Bis einschliesslich XP fehlten bei Windows relativ viele SATA-Treiber, Raid gabs da glaub ich so gut wie noch garkeine. 

Du hast das Betriebssystem schon auf der Platte? Wenn du es neu installieren willst musst du dir aus dem Internet den entsprechenden Treiber runterladen, auf eine Diskette packen um bei Start der Installation den Treiber von Diskette einspielen (unter XP ging das beim Startbereich von der BootCD mit , wie das bei Win2000 aussieht weiss ich leider nicht). Danach kannst du, sofern der Treiber passt ganz normal installieren.
Wenn das System schon auf der Platte ist, koennte das ganze evtl mit der normalen Start-CD funktionieren, wenn du da die Moeglichkeit hast, wenn er alles fuer die Installation zusammen traegt dort den Treiber einzuspielen per Diskette (wie oben mit F-Taste) und danach statt zu installen das System von Platte zu booten. Wie gesagt, bei 2terem bin ich mir alles andere als sicher, zu der Massnahme musste ich bisweilen auch nie greifen.


----------



## GalaxyWarrior (15. Februar 2008)

Ja, ist schon auf Platte, bzw in ner True Image Datei vorhanden. Neuinstallation ist nicht das Problem, es wäre auch schon ein laufendes Windows auf dem neuen Rechner drauf, aber es ging mir darum die Software und vorallem die Datenbanken nicht neu Einrichten zu müssen. Das dauert bei ein paar Programmen doch etwas länger. 
Ich schau mal ob es mit einspielen über die Boot CD und dann von Festplatte booten klappt.

Gruß GalaxyWarrior


----------



## Raubkopierer (15. Februar 2008)

Hallo 

Es gibt da das Programm nlite (für Vista vlite) welches sich ausgezeichnet eignet um CDs für Windows zu erstellen. Zum integrieren von Treibern, Software und Updates halt.

nliteos.com


----------



## GalaxyWarrior (15. Februar 2008)

Wie gesagt, neuinstallation wäre kein Problem, da habe ich auch ne CD mit integrierten Treibern gebaut für den Server, aber ich will ja das System vom Image gerne nutzen


----------



## Raubkopierer (15. Februar 2008)

Und dein Problem ist dann namentlich was genau?


----------



## GalaxyWarrior (15. Februar 2008)

Das ich die Treiber gerne in dem Festplattenimage und nicht auf ner Windows Boot CD hätte.
Ich will ja gerade nicht neu installieren sondern die alte Platte zurück spiegeln.


----------



## Raubkopierer (15. Februar 2008)

Image booten und darin die Treiber installieren?


----------



## michaelwengert (16. Februar 2008)

Das Problem ist halt das, das wenn Windows keinen Controller-Treiber für den Laufwerks Controller hat, es auch nicht booten kann.

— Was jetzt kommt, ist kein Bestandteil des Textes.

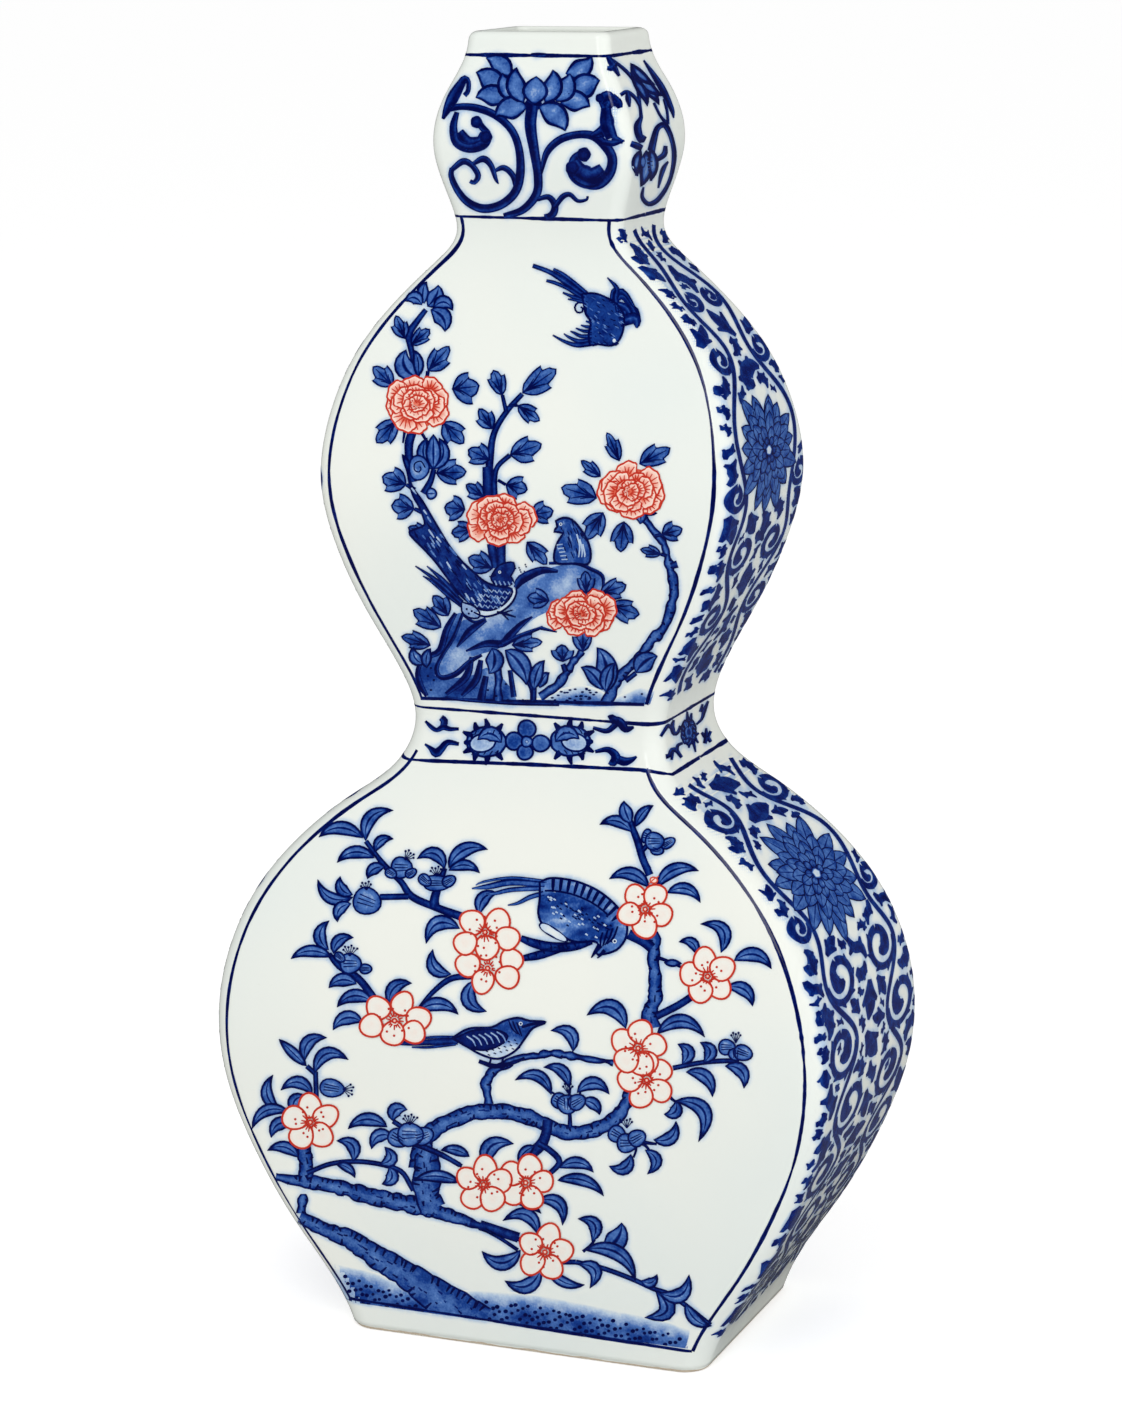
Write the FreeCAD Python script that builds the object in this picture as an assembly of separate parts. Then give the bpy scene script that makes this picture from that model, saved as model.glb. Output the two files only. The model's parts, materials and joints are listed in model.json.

Glaube nicht das es geht den Treiber darin zu installieren.
Ne möglichkeit wäre höchstens das du den Treiber dort in nem Ordner ablegst, und Windows in dann möglicherweise automatisch findet. Dabei ist natürlich das Problem das du da erst einmal in dein System kommen musst, damit dieses dann den Treiber installieren kann.
Was durch den Punkt ganz am Anfang wohl nicht geht....


----------



## olqs (18. Februar 2008)

Du kannst dich mal bei Acronis umsehen und dort nach dem "Universal Restore" Modul umsehen.

Mit dem kann man in einem Betriebssystem Image die Treiber durch generische austauschen lassen. Damit solltest du booten und nach dem Boot ins System die passenden Treiber installieren können.


----------